[EXERCISE DIRECTIONS]
Copy out exactly the lines from the start of the data to the line containing "mid_y = PLANTER_LENGTH / 2". Include both.

[COLLECTED DATA]
# # #
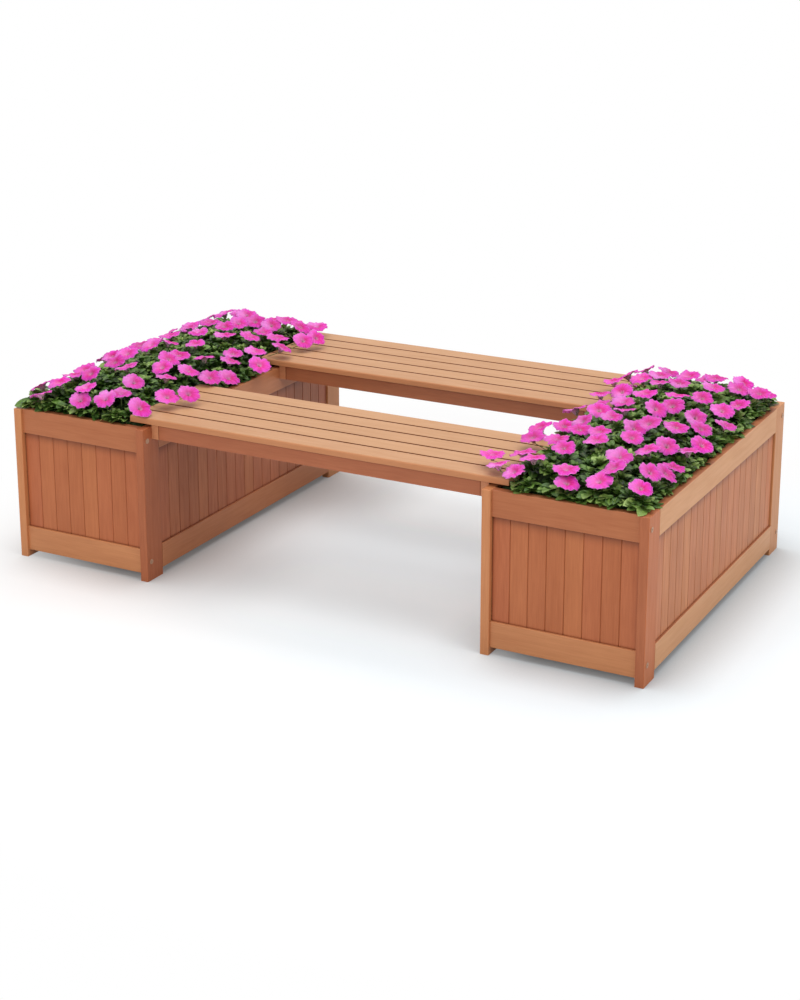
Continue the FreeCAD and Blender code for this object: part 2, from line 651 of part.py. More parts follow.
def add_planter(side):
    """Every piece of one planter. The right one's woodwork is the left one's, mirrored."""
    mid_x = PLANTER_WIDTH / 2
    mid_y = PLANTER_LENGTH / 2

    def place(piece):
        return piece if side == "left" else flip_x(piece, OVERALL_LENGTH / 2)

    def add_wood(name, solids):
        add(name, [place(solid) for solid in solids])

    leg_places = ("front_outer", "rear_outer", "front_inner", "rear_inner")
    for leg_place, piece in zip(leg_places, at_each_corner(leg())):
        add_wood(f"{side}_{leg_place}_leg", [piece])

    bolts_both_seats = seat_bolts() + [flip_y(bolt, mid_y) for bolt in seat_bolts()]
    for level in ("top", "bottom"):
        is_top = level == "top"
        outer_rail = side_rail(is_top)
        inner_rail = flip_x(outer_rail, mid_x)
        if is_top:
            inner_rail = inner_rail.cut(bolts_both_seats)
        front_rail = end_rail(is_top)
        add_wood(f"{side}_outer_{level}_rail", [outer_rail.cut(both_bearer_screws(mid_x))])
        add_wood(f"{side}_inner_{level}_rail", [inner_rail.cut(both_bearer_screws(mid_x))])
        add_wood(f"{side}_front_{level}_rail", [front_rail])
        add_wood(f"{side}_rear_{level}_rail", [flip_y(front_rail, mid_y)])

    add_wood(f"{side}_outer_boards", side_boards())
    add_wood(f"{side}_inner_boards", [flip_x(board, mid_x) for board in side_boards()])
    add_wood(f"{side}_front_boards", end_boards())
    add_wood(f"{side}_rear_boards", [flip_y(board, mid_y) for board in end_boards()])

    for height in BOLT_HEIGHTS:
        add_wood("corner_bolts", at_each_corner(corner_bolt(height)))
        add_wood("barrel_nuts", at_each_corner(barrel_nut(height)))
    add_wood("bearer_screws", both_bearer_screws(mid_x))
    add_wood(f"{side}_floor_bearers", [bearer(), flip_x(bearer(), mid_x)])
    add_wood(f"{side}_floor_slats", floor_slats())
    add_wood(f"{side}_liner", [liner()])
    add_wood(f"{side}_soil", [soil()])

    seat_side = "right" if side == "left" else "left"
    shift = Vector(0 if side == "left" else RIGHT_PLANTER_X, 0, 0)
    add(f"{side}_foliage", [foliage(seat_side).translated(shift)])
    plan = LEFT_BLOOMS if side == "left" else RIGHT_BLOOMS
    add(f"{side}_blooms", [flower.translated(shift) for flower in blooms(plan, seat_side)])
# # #
[RESULT OF THE EXERCISE]
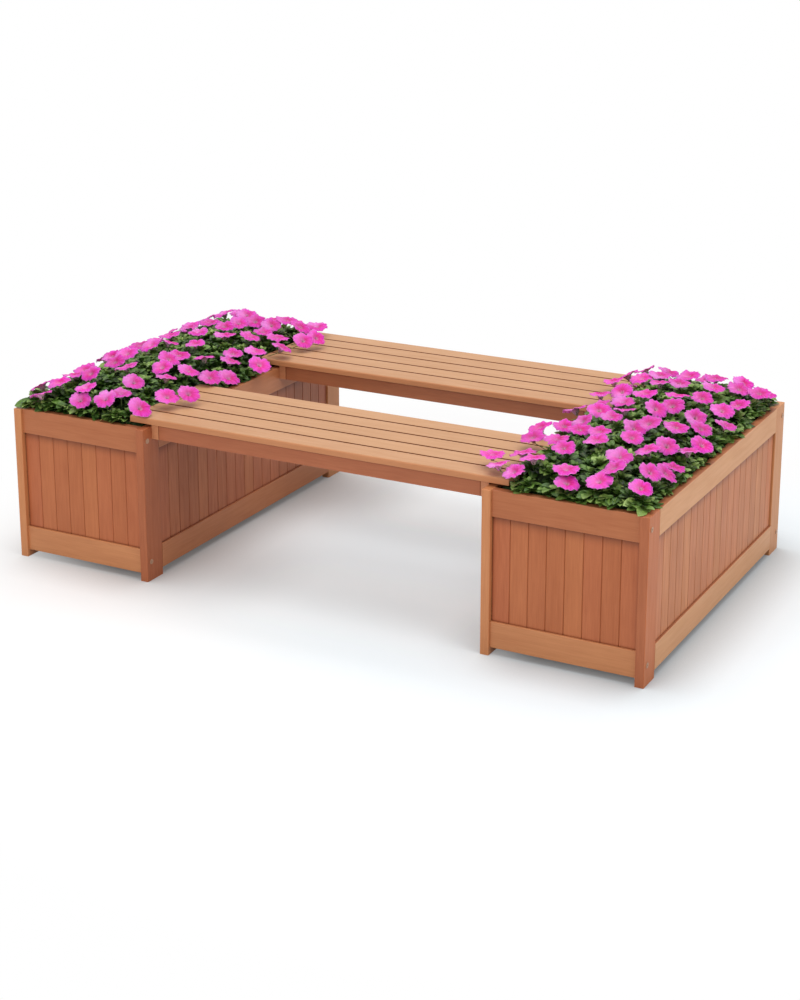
Continue the FreeCAD and Blender code for this object: part 2, from line 651 of part.py. More parts follow.
def add_planter(side):
    """Every piece of one planter. The right one's woodwork is the left one's, mirrored."""
    mid_x = PLANTER_WIDTH / 2
    mid_y = PLANTER_LENGTH / 2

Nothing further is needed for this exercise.